Charlie’s Redheaded Angel – I see dead people

by Shannon Rubsamen on March 26, 2010

Not really.  It was more a class about bringing people back into the real world about  the TRUE super powers of forensic science.

Our teacher, Mrs. Kathryn Dozier from the Forensic Science Unit (FSU), had at least me on the edge of my seat during her explanation of all the truly gross parts of her job.  Poor thing probably thinks I followed her home after class in her big Forensics van.   (I waved to her at a red light close to the 1st precinct which is across town from our class!  LOL)

In case you did not already know, approximately 90% of what you see on shows like CSI is fake.   Shows like this have confused the public so much so that Kathryn must explain this fact on the witness stand before giving testimony in court.

Other than the fact that they don’t drive Hummers, one of the biggest misconceptions about forensics is how fast DNA results come in.  There is only 1 DFS facility in Richmond to process DNA requests for the state and getting results back in 6 weeks is considered great!

FCU techs also do not stand around crime scenes slowly removing their sunglasses to say something profound – nor do they interview suspects.  What is true?  They DO get into some nasty stuff.

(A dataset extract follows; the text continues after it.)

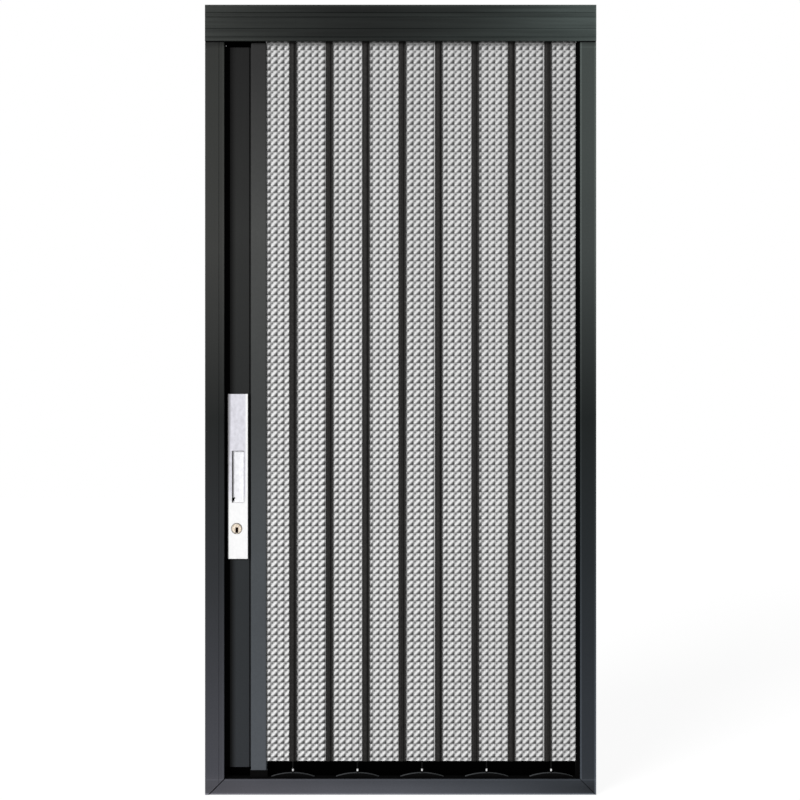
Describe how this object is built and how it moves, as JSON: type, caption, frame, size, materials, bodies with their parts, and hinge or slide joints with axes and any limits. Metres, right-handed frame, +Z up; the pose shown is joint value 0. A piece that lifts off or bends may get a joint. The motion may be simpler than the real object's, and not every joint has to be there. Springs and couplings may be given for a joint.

While they don’t bring actual human bodies back to their lab, any affiliated evidence is brought in for processing.  For instance, if a body is wrapped in sheets and blankets and left for weeks somewhere, THOSE items are brought in complete with any piece of nature that has attached itself.  Think maggots and decomposing flesh.

I asked Kathryn if the stuff they put under their nose (Vicks) works against the smells and the answer was no.  Just like Kay Scarpetta in the Patricia Cornwell crime novels, Kathryn often has to remove her work clothes in the garage.  She told us that she calls her husband on her way home to clean out the washing machine so she can immediately wash her work clothes in hot water instead of bringing them in the house.

She further informed us that when washing her face, she has to wash out her nose – even then the smell of death can stay up to 3 days.  Can you imagine?  I should of asked how much money she is paid for this.  How much is enough?

Since I’ve been known to take a few photos in my time and I have a crime fighting background, I asked if there was any way to work in her department and not go near death.  Um, nope.  I don’t mind seeing gore but smelling it – hell no.  Kathryn has never actually lost it at a crime scene but has witnessed many officers who have.  Since she is a mere 25 yrs old and therefore has probably never even heard of Quincy!  I loved that show!

Kathryn, you will LOVE THIS!

Forensics techs deal with much more than human remains.  In fact, their primary day to day tasks involve collecting evidence at property crime scenes.  Last year, VA Beach had 18 homicides – all but one has been solved and the last one is a matter of tracking down the location of the perp.  In addition, they report to various other crimes scenes like those involving animal and/or child abuse and neglect, fire and arson, narcotics, firearms and motor vehicle accidents.

Processing any crime scene involves photographs of every single piece of evidence and lots of black powder.   How about those fingerprints?  Well, even a dumb crook knows to avoid leaving fingerprints behind so some actually remove their socks to use as gloves.  They leave footprints at the scene instead.  I kid you not.  A good footprint can and will be used against you!

Also, those gloves used by your dentist?  You can actually leave fingerprints behind wearing those so double up Ricky Redneck or bring an extra pair of socks!

Can someone please call me if there is an opening in forensics that doesn’t involve smells?